In attesa di dati più precisi e approfonditi sul numero di spettatori in tutto il mondo, le previsioni della Fifa stimavano circa due miliardi di persone sintonizzate per vedere la finale fra Spagna e Inghilterra, un numero che doppierebbe (quasi) quello della scorsa edizione in Francia, quella vinta dagli Stati Uniti nel 2019. E questo lo renderebbe l’evento sportivo femminile più seguito della storia. I dati già disponibili invece dicono che più di due milioni di ticket sono stati venduti ai botteghini. Moltissimi per un Mondiale che ha creato molte incertezze anche sul piano della visibilità con i ritardi enormi sugli accordi economici fra broadcaster che hanno proposto offerte irrisorie e la Fifa che si è opposta fino all’ultimo a quantitativi di denaro che svilivano già in partenza la qualità del torneo che poi avremmo guardato e commentato. E questo nonostante gli orari a tratti restrittivi dovuti al fuso che almeno inizialmente erano stati apportati come scuse per pagare cifre più basse per i diritti televisivi in Europa.
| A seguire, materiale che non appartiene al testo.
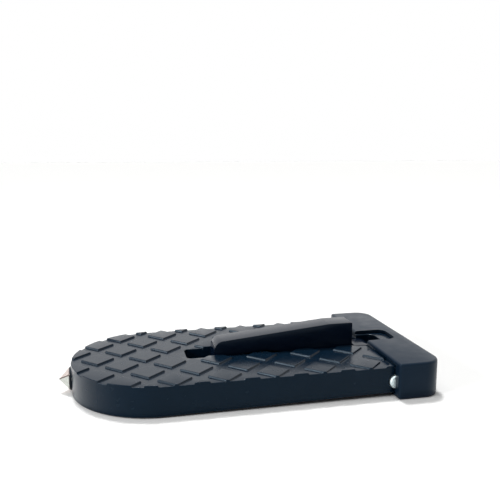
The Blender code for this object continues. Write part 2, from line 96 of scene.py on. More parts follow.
# Hinge
PIN_DIAMETER = 0.0066
PIN_HEIGHT = 0.0078
PIN_FROM_TAIL_END = 0.0178
PIN_PROUD = 0.0015
PIN_CHAMFER = 0.0005
WASHER_THICKNESS = 0.0007

# Hook, folded, with lengths from the pin towards the nose and heights above the pin
HOOK_THICKNESS = 0.012
HOOK_EDGE = 0.0006
EYE_RADIUS = 0.0067
HEEL_OFFSET = 0.008
HEEL_HEIGHT = 0.0198
HEEL_FLAT = 0.013
HEEL_BEND_RADIUS = 0.0033
HEEL_CORNER_RADIUS = 0.0008
LEDGE_RADIUS = 0.0025
CROWN_LENGTH = 0.0726
CROWN_HEIGHT = 0.0036
CROWN_RADIUS = 0.0106
BACK_END_ALONG = 0.0102
BACK_END_RISE = 0.0103
BACK_CORNER_RADIUS = 0.005
THROAT_SETBACK = 0.0023
THROAT_DROP = 0.0018
THROAT_RADIUS = 0.0056
THROAT_LEAVE_ANGLE = 55
TIP_ANGLE = -102
MOUTH_SETBACK = 0.0161
MOUTH_RISE = 0.0046
MOUTH_RADIUS = 0.012
ARM_ROOT_LENGTH = 0.0215
ARM_ROOT_HEIGHT = 0.0033
ARM_ROOT_RADIUS = 0.008
EYE_LEAVE_ANGLE = -62

# Rubber bumper
BUMPER_SIDE = 0.005
BUMPER_END = 0.0052
BUMPER_LID = 0.0018
BUMPER_CORNER_RADIUS = 0.009
BUMPER_ROUNDING = 0.0012
BUMPER_SLOT_WIDTH = 0.0174
BUMPER_SLOT_LENGTH = 0.0169
BUMPER_SLOT_RADIUS = 0.0042

# Bumper screws
SCREW_DIAMETER = 0.004
SCREW_LENGTH = 0.013
SCREW_HEAD_DIAMETER = 0.0074
SCREW_HEAD_SINK = 0.0011
SCREW_SPREAD = 0.052
SCREW_HEIGHT = 0.009
DRIVE_WIDTH = 0.001
DRIVE_LENGTH = 0.0042
DRIVE_DEPTH = 0.0014

# Hammer tip
TIP_DIAMETER = 0.0112
TIP_CONE = 0.005
TIP_HEIGHT = 0.0067
TIP_SHANK_DIAMETER = 0.006
TIP_SHANK_LENGTH = 0.012
TIP_POINT_RADIUS = 0.0003
RING_THICKNESS = 0.00075
RING_DIAMETER = 0.0116
SPOT_FACE_DEPTH = 0.00045

# Camera, fitted to the tread's square grid
CAMERA_PLACE = (-0.06406, -0.30437, 0.11891)
CAMERA_TURN = (80.749, 0, -12.895)
CAMERA_LENS = 44.218

# Places that several pieces share
NOSE_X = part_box("pedal_casting")[1].x - PEDAL_LENGTH
HALF_WIDTH = PEDAL_WIDTH / 2
BUMPER_START = PEDAL_LENGTH - TAIL_LENGTH
PIN_FROM_NOSE = PEDAL_LENGTH - PIN_FROM_TAIL_END
SLOT_WIDTH = HOOK_THICKNESS + 2 * (WASHER_THICKNESS + 2 * FIT_GAP)
SLOT_START = PIN_FROM_NOSE - CROWN_LENGTH - CROWN_RADIUS - FINGER_GAP
SLOT_END = PIN_FROM_NOSE + EYE_RADIUS + SWING_GAP
PAD_HEIGHT = PEDAL_HEIGHT + TAIL_PAD_RISE
BUMPER_HEIGHT = PAD_HEIGHT + BUMPER_LID
BUMPER_BACK = PEDAL_LENGTH + BUMPER_END
TREAD_END = BUMPER_START - FIT_GAP
RING_BACK = SPOT_FACE_DEPTH - FIT_GAP
TIP_BASE = RING_BACK - RING_THICKNESS - FIT_GAP

ARC_STEP = 3                # degrees of arc for each straight side
NOSE_STEP = 1.5             # the same, round the nose
RIM_STEPS = 4               # straight sides in the quarter turn of a rim or foot
ROUND_STEPS = 64            # sides of a turned piece
BEVEL_ANGLE = 35            # degrees from which an edge is bevelled
SHARP_ANGLE = 30            # degrees from which an edge is shaded sharp
AXIS_MERGE = 0.000001       # points of a turned piece closer than this are merged, as on its axis
HAIR = 0.0000005            # what the cuts leave apart is merged up to this distance
WALL_NEAR = 0.00001         # how close to the pedal's outline counts as on its wall
WALL_FACING = 0.9           # how far a face there has to face outwards, where 1 is straight outwards
TOP_FACING = 0.2            # the same for a face of the tread, upwards
TREAD_MERGE = 0.000002      # points of the tread closer than this are merged before it grows its rim
ALONG_X = (0, math.pi / 2, 0)
ALONG_Y = (math.pi / 2, 0, 0)
TOWARDS_NOSE = (0, -math.pi / 2, 0)


# Outlines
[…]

Alla fine a contendersi la coppa del mondo sono arrivate le due formazioni che hanno espresso l’élite calcistica a livello di nazionale e di club dell’anno appena trascorso. Delle due, a trovare la lucidità e la chiave per la vittoria in finale è stata la Spagna che a questo Mondiale ha davvero messo in campo talenti su talenti – era come se Jorge Vildas continuasse a pescare da un mazzo di carte vincente. Da questo mondiale, in maniera equa, il calcio esce rafforzato e ha contribuito a rafforzare. Ha dato lo spettacolo che il pubblico voleva e in cambio ha preso il seguito e il supporto di milioni di persone come mai prima d’ora.